Connective Tissue Graft (CTG)
In our mouth we have actually two types of gums. One type is the tough, keratinized gums that attach to the bone and what we generally consider our gums surrounding our teeth. The other type is the soft, non-keratinized gums that have no attachment to the bone or teeth. These two types of gum tissue tend to blend together at a line away from the teeth. If the blended line approaches or contacts the teeth due to loss of the keratinized gums, that means there is now no gum tissue directly attached to the bone and the bone is free to recede. A connective tissue graft is recommended for patients when they have very little or no remaining attached or keratinized gums.

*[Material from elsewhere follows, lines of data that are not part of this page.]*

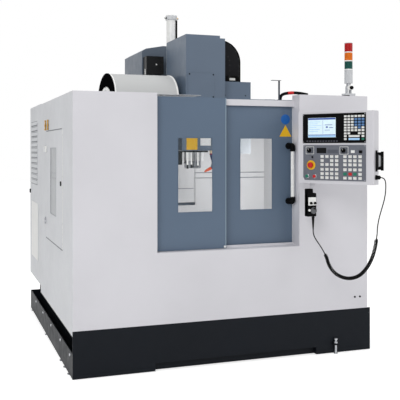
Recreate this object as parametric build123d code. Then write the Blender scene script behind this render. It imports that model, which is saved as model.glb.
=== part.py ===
from build123d import *
import math
import os

os.makedirs("parts", exist_ok=True)

# All lengths are millimetres. X runs along the front, Y runs to the back, Z is up.

# General: sheet thickness, running fit of turned parts, and how far a cut passes a face
SHEET = 3.0
FIT = 0.05
PAST = 1.0

# Housing
HALF_WIDTH = 1187.5
RIGHT_INSET = 25.0
RIGHT_X = HALF_WIDTH - RIGHT_INSET
FRONT_Y = -967.0
SIDE_BACK_Y = 733.0
LEFT_TOP = 2005.0
RIGHT_RAISE = 15.0
RIGHT_TOP = LEFT_TOP + RIGHT_RAISE
SIDE_BOTTOM = 300.0
DOORWAY_LEFT = -578.5
DOORWAY_RIGHT = 559.5
APRON_TOP = 850.0
JAMB_DEPTH = 42.0
RETURN_Y = -846.0
RETURN_LENGTH = 340.0
TOP_FLANGE = 120.0
FOOT_FLANGE = 37.0
SIDE_FOOT_FLANGE = 60.0
SIDE_TOP_FLANGE = 20.0
SEAM_Y = 432.0
SEAM_WIDTH = 2.0
SEAM_DEPTH = 1.5

# Coolant tank
TANK_BACK_Y = 1513.0
TANK_WALL = 6.0
TANK_BOTTOM = 4.0
TRAY_TOP = 180.0
TANK_TOP = 330.0
FRONT_PLATE_TOP = TANK_TOP + TANK_WALL
LEDGE = 90.0
NOTCH_LEFT = -592.5
NOTCH_RIGHT = 706.5
NOTCH_TOP = 60.0
NOTCH_DEPTH = 40.0
WELL_GAP = 30.0
WELL_RISE = 40.0
LUG_LENGTH = 60.0
LUG_SETBACK = 200.0
PAD_R = 30.0
PAD_INSET = 17.5
PAD_FIRST = 150.0
PAD_FRONT_PITCH = 180.0
PAD_REAR_PITCH = 1000.0
JACK_X = 867.5
JACK_OUT = 17.0
JACK_R = 8.9
JACK_FOOT_R = 16.0
JACK_NUT_R = 15.0
JACK_HEAD_R = 14.0
JACK_HEAD = 12.0
JACK_TOP = 120.0
JACK_LUG_Z = 70.0
JACK_LUG_HALF = 22.0
JACK_LUG = 12.0

# Bed and column castings, with the spindle axis as their reference
SPINDLE_Y = -67.0
BED_HALF_WIDTH = 450.0
BED_FRONT = -600.0
BED_BACK = 1043.0
BED_BOTTOM = 110.0
BED_TOP = 600.0
BED_ROOF = 100.0
BED_END_WALL = 60.0
HOLLOW_INNER = 100.0
HOLLOW_OUTER = 360.0
FOOT_INSET_X = 70.0
FOOT_INSET_Y = 60.0
FOOT_DISC_R = 55.0
FOOT_DISC = 18.0
FOOT_STUD_R = 18.0
FOOT_NUT_R = 30.0
FOOT_NUT = 20.0
COLUMN_HALF_WIDTH = 330.0
COLUMN_FRONT = 393.0
COLUMN_TOP = 2541.0
SHOULDER_DROP = 54.0
SHOULDER_BREAK_IN = 39.0
SHOULDER_BREAK_DROP = 30.0
CROWN_HALF = 131.0
COLUMN_WALL = 40.0
COLUMN_WEB = 45.0
COLUMN_SOLE = 60.0
COLUMN_ROOF = 71.0
CHANNEL_HALF = 80.0
CHANNEL_BACK = 500.0
CHANNEL_DEPTH = 120.0
BEARING = 40.0
REAR_BEARING_Y = 410.0
BEARING_PROUD = 18.0
HEAD_BEARING_LOW = 1190.0
HEAD_BEARING_HIGH = 2225.0
RAIL_HALF = 17.5
RAIL_HEIGHT = 30.0
RUNNER_GAP = 0.4
BED_RAIL_X = 300.0
BED_RAIL_FRONT = BED_FRONT + 40.0
BED_RAIL_BACK = COLUMN_FRONT - 13.0
COLUMN_RAIL_X = 130.0
COLUMN_RAIL_LOW = 1120.0
COLUMN_RAIL_HIGH = 2190.0

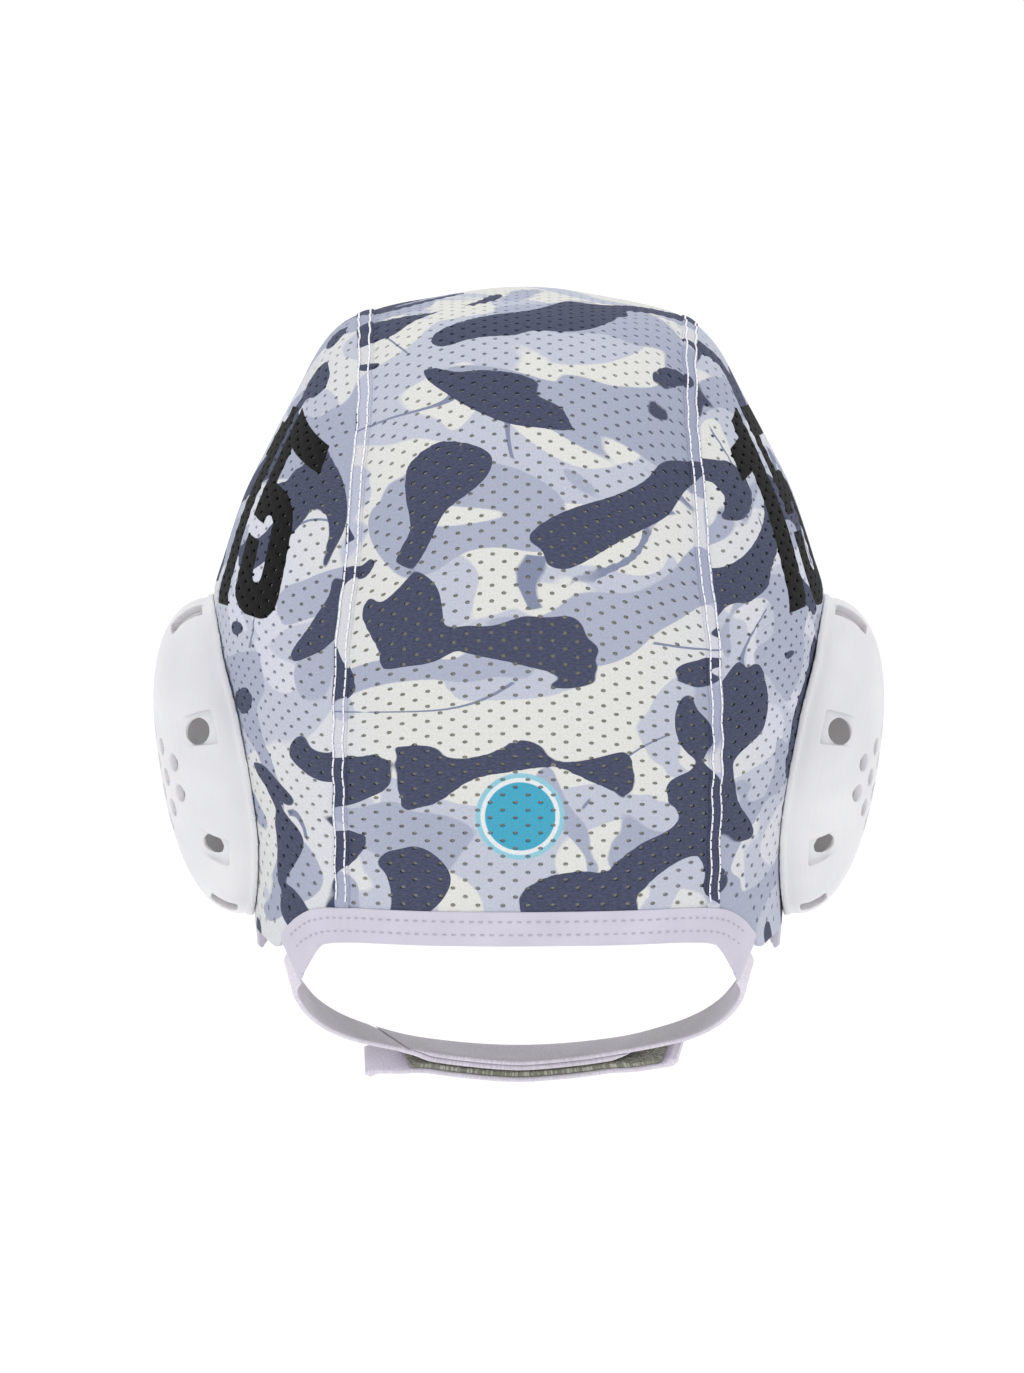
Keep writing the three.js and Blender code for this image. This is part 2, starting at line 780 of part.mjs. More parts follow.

A CTG will help prevent bone loss by surgically placing a piece of self or synthetic tissue in the area of interest.
If you have lost considerable bone and if the particular bony defect has enough remaining ‘walls’ remaining to support new bone, you may be a candidate for bone grafting. During a bone grafting procedure, the dentist will have you completely frozen before creating a small incision in the gums so that they are able to tease back a flap and have direct access to the tooth and bone below the gum surface. Bone grafting involves adding a synthetic bone matrix to the bony defect and placing a mesh-like barrier over the site and bone grafting material. The dentist will then tease the gums back into place and suture the incision back together. Typical scenarios that may warrant the use of bone grafting may be: trying to regenerate bone around teeth with advanced perio, or before implant placement to ensure there is enough bone and increase the likelihood of treatment success.
A freunum is a fold of tissue that prevents other organs or tissues from moving too far from one another. For example, that tie below your tongue that keeps it anchored to the floor of your mouth, that is a frenum. Frenectomies are usually recommended when the frenums are doing more harm then good. If a frenum for example, is pulling on the gums everytime you engage your facial muscles and causing them to recede, a frenectomy would be ordered to relieve this pressure on the gums and will help prevent gum recession and bone loss. If this frenum pull were to continue, it is likely the patient would need a connective tissue graft in the future. A frenectomy is a fairly straightforward procedure in which, the dentist will ensure you are completely frozen before making a small incision in the frenum to relieve the pressure.
Commonly seen in people who have had their wisdom teeth extracted, the gum tissue at the very back of the mouth begins to grow to the height or slightly above the molar teeth. This tissue can serve as a trap for food, plaque and bacteria because it is so hard to clean. It is recommended to have this tissue removed in order to prevent inflammation of the surrounding gums or tooth decay. The procedure involves the dentist ensuring you are completely frozen before removing a small wedge of tissue (similar to cutting a piece of pie), and then suturing the two ends together.